New York published an expose of James Frey's newest scam: He has started a profitable young-adult series fiction-writing factory, and he pays his writers a pittance.

Hughes told me he first met Frey at an event at the Columbia film department in March 2008 and wrote him a fan letter afterward. He was smitten with A Million Little Pieces and Frey’s use of the RETURN key. Over e-mail, they developed a friendship. The following January, Frey approached him to co-author a young-adult novel—a commercial project he said he didn’t have time to write. “I remember Frey said he liked Hughes because he had been a high-school wrestler,” recalls Sara Davis, another student in the seminar, “so he knew he could take coaching and direction and had discipline.” Frey was also impressed that Hughes had actually finished a novel, called Agony at Dawn, about a twentysomething protagonist aspiring to literary greatness.

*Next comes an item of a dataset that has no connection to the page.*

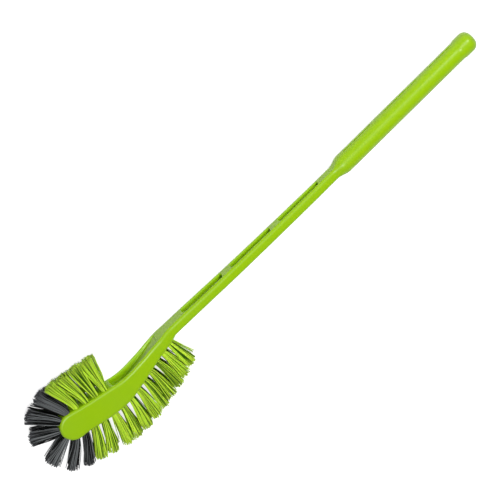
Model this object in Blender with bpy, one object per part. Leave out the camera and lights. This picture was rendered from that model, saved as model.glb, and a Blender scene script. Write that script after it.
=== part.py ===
"""Toilet brush with a hooked head, in metres, +Z up.

One lime plastic moulding is the head, the shaft and the grip. Two rows of bristle tufts
stand in blind holes along the head's edge, each held at its root by a flat wire anchor.
The brush lies on its side: X runs along the handle toward the end of the grip, Y points to
the hollow side of the hooked head, and Z is the width of the head.
"""
import bpy
import bmesh
from math import cos, exp, hypot, pi, radians, sin, sqrt
from mathutils import Matrix, Vector

OBJECT_NAME = "toilet_brush"

# Head, measured from its round end
HEAD_LENGTH = 0.1110
HEAD_WIDTH = 0.0165
HEAD_END_RADIUS = 0.0111
HEAD_END_RISE = 0.0006
HEAD_DROP = 0.0168
HEAD_HOLLOW = 0.0060
NECK_WIDTH = 0.0130

# The sides are crowned: how far their rounded edges reach across them, and how far down
HEAD_EDGE_RADIUS = 0.0026
SHAFT_EDGE_RADIUS = 0.0029
EDGE_DROP = 0.0018

# Where the head's two edges run, from the round end to the neck: shares of the head's
# length, then shares of the hollow (back edge) or of the drop (front edge)
BACK_EDGE_shares = [(0.205, 1.492), (0.285, 1.117), (0.365, 0.792), (0.445, 0.475),
                    (0.515, 0.183), (0.580, 0.092), (0.650, 0.142), (0.740, 0.270),
                    (0.815, 0.442), (0.885, 0.567), (0.946, 0.642)]
FRONT_EDGE_shares = [(0.165, 0.685), (0.260, 0.833), (0.325, 0.923), (0.390, 0.976),
                     (0.455, 1.000), (0.515, 0.964), (0.570, 0.881), (0.630, 0.798),
                     (0.715, 0.652), (0.775, 0.548), (0.835, 0.452), (0.900, 0.369),
                     (0.950, 0.333)]
HEAD_FULL_WIDTH_share = 0.89
FULL_ROUND_share = 0.97

# Shaft, deeper and narrower toward the grip, and how far the whole handle bows: shares of
# the way from the neck to the end, then shares of the bow
SHAFT_LENGTH = 0.1645
SHAFT_THICKNESS = 0.0082
SHAFT_TOP_THICKNESS = 0.0081
SHAFT_TOP_WIDTH = 0.0095
HANDLE_BOW = 0.0010
HANDLE_BOW_shares = [(0.0, 0.0), (0.095, -0.40), (0.193, -0.95), (0.307, -1.15),
                     (0.454, -1.05), (0.520, -0.78), (0.569, -0.62), (0.618, -0.52),
                     (0.683, -0.20), (0.749, 0.08), (0.879, 0.56), (1.0, 1.0)]

# Grip, a round bar with a narrow flat along its back, and its domed end knob
CONE_LENGTH = 0.0090
GRIP_LENGTH = 0.1174
GRIP_DIAMETER = 0.0150
GRIP_BACK_FLAT = 0.0014
KNOB_LENGTH = 0.0150
KNOB_DIAMETER = 0.0160
KNOB_STEP_LENGTH = 0.0007
KNOB_END_RADIUS = 0.0058

# Coring pockets in the flat back. The one in the neck gets shallow toward the shaft.
POCKET_WALL = 0.0029
POCKET_MOUTH_CHAMFER = 0.0006
POCKET_CORNER_RADIUS = 0.0015
HEAD_POCKET_START = 0.0510
HEAD_POCKET_LENGTH = 0.0470
HEAD_POCKET_DEPTHS = (0.0046, 0.0007)
HEAD_POCKET_SLOPE_share = 0.28
SHAFT_POCKET_START = 0.0142
SHAFT_POCKET_COUNT = 3
SHAFT_POCKET_PITCH = 0.0485
SHAFT_POCKET_BRIDGE = 0.0089
SHAFT_POCKET_DEPTH = 0.0034

# Slots in the back of the grip: where each starts and how long it is, as shares of the grip
GRIP_SLOT_shares = [(0.0545, 0.237), (0.409, 0.282), (0.800, 0.192)]
GRIP_SLOT_WIDTH = 0.0013
GRIP_SLOT_DEPTH = 0.0013

# Tuft holes, drilled square to the head's edge in two rows that follow its sides
HOLE_TO_SIDE = 0.0037
FRONT_TUFTS = 14
BACK_TUFTS = 7
DARK_TUFTS = (12, 17)
FRONT_PITCH = 0.0082
BACK_PITCH = 0.0081
HOLE_DIAMETER = 0.0048
HOLE_DEPTH = 0.0045
END_HOLE_DEPTH = 0.0036
END_HOLES = 2

# Tufts: a tight root in its hole, then strands that fan out to a domed trim
FIT_GAP = 0.0003
ROOT_STAND = 0.0009
TIP_SPACING = 0.0090
STRAND_START = 0.0004
FRONT_TUFT_LENGTH = 0.0290
BACK_TUFT_LENGTH = 0.0310
END_TUFT_LENGTH = 0.0240
END_TUFT_COUNT = 1.6
NECK_TUFT_LENGTH = 0.0255
NECK_TUFT_COUNT = 1.0
STRAND_RADIUS = 0.00045
STRAND_TIP_RADIUS = 0.00080
STRAND_RING = 0.00150
FRONT_FAN = 0.0034
END_FAN = 0.0043
BACK_FAN = 0.0043
FAN_ACROSS_ROW = 0.0029
TRIM_DOME = 0.0020
STRAND_RINGS = [(3, 0.40, 90.0), (8, 1.00, 22.5)]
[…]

Whether it was good wasn’t really the point; what mattered was that Hughes had demonstrated the ability to finish it.
...
Frey handed him a one-page write-up of the concept, and Hughes developed the rest of the outlined narrative. Frey’s idea was a series called “The Lorien Legacies,” about nine Loric aliens who were chased from their home planet by evil Mogadorians and are living on Earth in the guise of teenagers. Through early 2009, Hughes told me, he delivered three drafts of the first book, I Am Number Four, to Frey, who revised them and polished the final version. Hughes wrote the novel without any compensation and signed a contract, without consulting a lawyer, that specified that he would receive 30 percent of all revenue that came from the project. The book would be published under a pseudonym, and the contract stipulated that Hughes would not be allowed to speak publicly about the project or confirm his attachment to it. There was a $250,000 penalty Frey could invoke if Hughes violated his confidentiality terms.

Yesterday, I saw a trailer for the film version of I Am Number Four and I was underwhelmed; it seemed incredibly generic, like Jumper, only with even less soul. Now I know why: It was created by a committee headed by a hack.